• **DATASET CONTENT**:
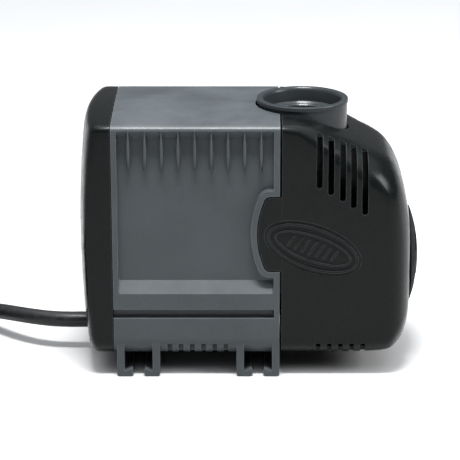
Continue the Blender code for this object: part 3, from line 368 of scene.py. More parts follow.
def laminated_iron(name):
    """A stack of stamped sheets: thin edges across the stack, with a brown oxide cast."""
    finish = Finish(name, Metallic=0.9, Roughness=0.5)
    where = finish.place()
    sheets = finish.node("TexWave", {"bands_direction": "X", "wave_profile": "SAW"},
                         {"Vector": where, "Scale": 300.0, "Distortion": 0.15})
    oxide = finish.noise(where, 90.0, 5.0, 0.65)
    base = finish.blend(finish.range(sheets, 0.05, 0.4), rgb(0.1, 0.1, 0.1), rgb(0.3, 0.3, 0.31))
    base = finish.blend(finish.range(oxide, 0.52, 0.72) * 0.5, base, rgb(0.2, 0.11, 0.06))
    finish.feed("Base Color", base)
    finish.feed("Roughness", finish.range(oxide, 0.3, 0.7, 0.4, 0.62))
    finish.feed("Normal", finish.bump(sheets, 0.6, 0.0001))
    return finish.material


# Each plastic's second colour is its wear colour and also the colour of its painted edge highlight.
housing_grey = moulded_plastic("housing_grey", rgb(0.033, 0.039, 0.0425), rgb(0.15, 0.168, 0.18), 0.38,
                                dust_and_top_lightening=0.04, shine=0.26)
cover_black = moulded_plastic("cover_black", rgb(0.003, 0.0038, 0.0037), rgb(0.07, 0.078, 0.08), 0.25, 0.003,
                                shine=0.13, scuffing=0.01)
chamber_grey = moulded_plastic("chamber_grey", rgb(0.018, 0.021, 0.023), rgb(0.1, 0.112, 0.12), 0.28, 0.01,
                                shine=0.2)
dial_black = moulded_plastic("dial_black", rgb(0.007, 0.0085, 0.009), rgb(0.05, 0.056, 0.058), 0.6, 0.004,
                              shine=0.03, scuffing=0.01)
bobbin_nylon = moulded_plastic("bobbin_nylon", rgb(0.7, 0.68, 0.6), rgb(0.86, 0.85, 0.8), 0.5)
impeller_plastic = moulded_plastic("impeller_plastic", rgb(0.58, 0.59, 0.58), rgb(0.8, 0.8, 0.79), 0.42)
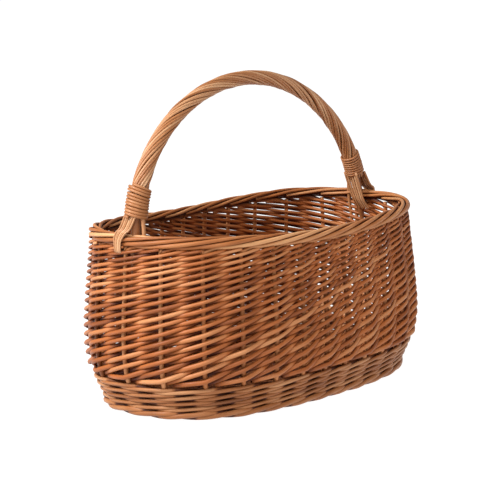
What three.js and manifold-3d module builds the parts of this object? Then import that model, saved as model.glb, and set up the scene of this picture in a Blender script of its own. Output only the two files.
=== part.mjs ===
// Oval market basket of willow rods with a fixed roped bow handle.
// Millimetres, +Z up. The origin is on the floor under the middle of the basket and +X runs along it.
// Side stakes stand in a wall of weaving, between a rope-like foot and a plaited border.

import * as THREE from 'three';
import { mergeVertices } from 'three/addons/utils/BufferGeometryUtils.js';
import Module from 'manifold-3d';

const wasm = await Module();
wasm.setup();

// ---------------------------------------------------------------- driving dimensions

// Oval of the stakes just under the border, and the power that squares its corners.
const rimHalfLength = 200;
const rimHalfWidth = 116.5;
const ovalPower = 2.6;

// Wall, from the floor to the underside of the border, with the slight saddle of its rim.
const wallHeight = 177;
const endRise = 3.3;
const cornerRise = 1.3;
const wallHalfThickness = 5.2;

// How far the stakes lean out of the rim's oval, as [share of the wall's height, millimetres], and the
// shares of the height at which the solids of the siding and the stakes follow that lean.
const wallProfile = [
  [0, -13], [0.08, -8], [0.17, -1], [0.25, 4], [0.4, 6.8], [0.6, 5.8], [0.8, 2.7], [1, 0],
];
const wallShares = [0.28, 0.4, 0.6, 0.8];

// Stakes: numbered anticlockwise from +X, spread wider at the ends of the oval than along its sides,
// with a small drift towards the far side.
const stakeCount = 27;
const stakeRadius = 2.5;
const stakeShift = -0.65;
const stakeSpread = 0.122;
const stakeDrift = -0.0156;
const stakeFootLevel = 4.5;

// Bands of the wall and the border above it.
const footHeight = 14.5;
const footInnerReach = 12;
const footTaper = 3;
const upsettTop = 37;
const borderHeight = 12.5;
const borderInnerReach = 9;
const borderOuterReach = 5.2;
const borderBevel = 3;
const borderUndercut = 2;

// Base mat and its sticks: long sticks are threaded through slits in the cross sticks.
const matUnderside = 2.6;
const matThickness = 10;
const longStickRadius = 2.3;
const longStickPitch = 17;
const longStickCount = 3;
const crossStickRadius = 3.9;
const crossStickPitch = 48;
const crossStickCount = 5;
const stickEndMargin = 1;
const channelOvershoot = 6;

// Handle: a bow whose ends run down through the border and into the wall, each beside a stake, which
// turns it a little across the basket. A liner rod stands beside each end, in the same way.
const bowStakes = { left: 14, right: 1 };
const bowRadius = 5;
const bowFootInset = 6;
const bowRise = 158.4;
const bowLean = 15;
const bowEndDepth = 58;
const bowStakeMargin = 1;
const linerRadius = 2.3;
const linerDepth = 33;
const linerTopAboveBorder = 10;
const linerBowMargin = 3.7;
const linerStakeMargin = 1.2;
const ropingCount = 8;
const ropingRadius = 1.9;
const ropingTurns = 3.1;
const bindingLength = { left: 32.5, right: 27 };
const bindingThickness = 2.6;
const bindingAboveBorder = 17;
const ribbonWidth = 14;
const ribbonThickness = 3.4;
const ribbonTuck = 9;
const ribbonDrop = 3.5;
const outerRibbonSway = 15.5;
const outerRibbonEase = 2.4;
const innerRibbonSway = 12.4;
const innerRibbonEase = 1;

// Clearances: between pieces that touch, and round the roping where it crosses the bow's curve.
const fitGap = 0.3;
const ropingGap = 0.7;
const ribbonGap = 0.5;
const ribbonBow = 2.2;

// Fineness of the solids.
const ringSegments = 44;
const stakeSteps = 7;
const bowSteps = 38;
const archPoints = 17;
const archHalfAngle = THREE.MathUtils.degToRad(84);
const linerSteps = 9;
const bindingSteps = 4;
const bindingSides = 12;
const ribbonSteps = 10;
const ropingSteps = 26;
const slimSides = 5;
const stickSides = 8;

// ---------------------------------------------------------------- colours

const willow = { buff: 0xb98a58, pale: 0xcaa06c, brown: 0x8f6238, tan: 0xa97a48 };

function willowMaterial(colour) {
  return new THREE.MeshStandardMaterial({ color: colour, roughness: 0.55, metalness: 0 });
}

// ---------------------------------------------------------------- the oval and the wall

function signedPower(value, power) {
  return Math.sign(value) * Math.abs(value) ** power;
}

function ovalPoint(halfLength, halfWidth, turn) {
  return new THREE.Vector2(
    halfLength * signedPower(Math.cos(turn), 2 / ovalPower),
    halfWidth * signedPower(Math.sin(turn), 2 / ovalPower),
  );
}

// Turn of the oval at a share of the way round the rim, measured along the rim itself.
const rimTurns = (() => {
  const fineSteps = 1440;
  const lengths = [0];
  for (let i = 1; i <= fineSteps; i += 1) {
    const from = ovalPoint(rimHalfLength, rimHalfWidth, ((i - 1) * 2 * Math.PI) / fineSteps);
    const to = ovalPoint(rimHalfLength, rimHalfWidth, (i * 2 * Math.PI) / fineSteps);
    lengths.push(lengths[i - 1] + from.distanceTo(to));
  }
  return lengths.map((length) => length / lengths[fineSteps]);
})();

function turnAtShare(share) {
  const wanted = share - Math.floor(share);
  const after = Math.max(1, rimTurns.findIndex((reached) => reached >= wanted));
  const before = after - 1;
  const within = (wanted - rimTurns[before]) / (rimTurns[after] - rimTurns[before]);
  return ((before + within) * 2 * Math.PI) / (rimTurns.length - 1);
}

// Smooth curve through the profile's points, held level beyond its two ends.
function leanAt(heightShare) {
  const points = wallProfile;
  const at = THREE.MathUtils.clamp(heightShare, 0, 1);
  const i = Math.min(points.length - 2, Math.max(0, points.findIndex((p) => p[0] >= at) - 1));
  const slope = (a, b) => (points[b][1] - points[a][1]) / (points[b][0] - points[a][0]);
  const step = points[i + 1][0] - points[i][0];
  const startSlope = slope(Math.max(0, i - 1), i + 1);
  const endSlope = slope(i, Math.min(points.length - 1, i + 2));
  const t = (at - points[i][0]) / step;
  return (2 * t ** 3 - 3 * t ** 2 + 1) * points[i][1] + (t ** 3 - 2 * t ** 2 + t) * step * startSlope
    + (3 * t ** 2 - 2 * t ** 3) * points[i + 1][1] + (t ** 3 - t ** 2) * step * endSlope;
}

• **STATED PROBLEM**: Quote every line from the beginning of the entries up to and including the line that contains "return finish.material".

• **TASK RESULT**:
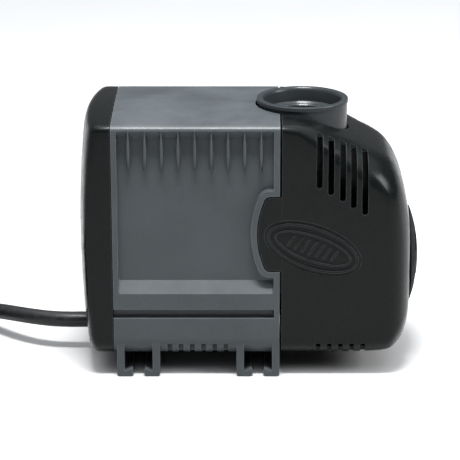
Continue the Blender code for this object: part 3, from line 368 of scene.py. More parts follow.
def laminated_iron(name):
    """A stack of stamped sheets: thin edges across the stack, with a brown oxide cast."""
    finish = Finish(name, Metallic=0.9, Roughness=0.5)
    where = finish.place()
    sheets = finish.node("TexWave", {"bands_direction": "X", "wave_profile": "SAW"},
                         {"Vector": where, "Scale": 300.0, "Distortion": 0.15})
    oxide = finish.noise(where, 90.0, 5.0, 0.65)
    base = finish.blend(finish.range(sheets, 0.05, 0.4), rgb(0.1, 0.1, 0.1), rgb(0.3, 0.3, 0.31))
    base = finish.blend(finish.range(oxide, 0.52, 0.72) * 0.5, base, rgb(0.2, 0.11, 0.06))
    finish.feed("Base Color", base)
    finish.feed("Roughness", finish.range(oxide, 0.3, 0.7, 0.4, 0.62))
    finish.feed("Normal", finish.bump(sheets, 0.6, 0.0001))
    return finish.material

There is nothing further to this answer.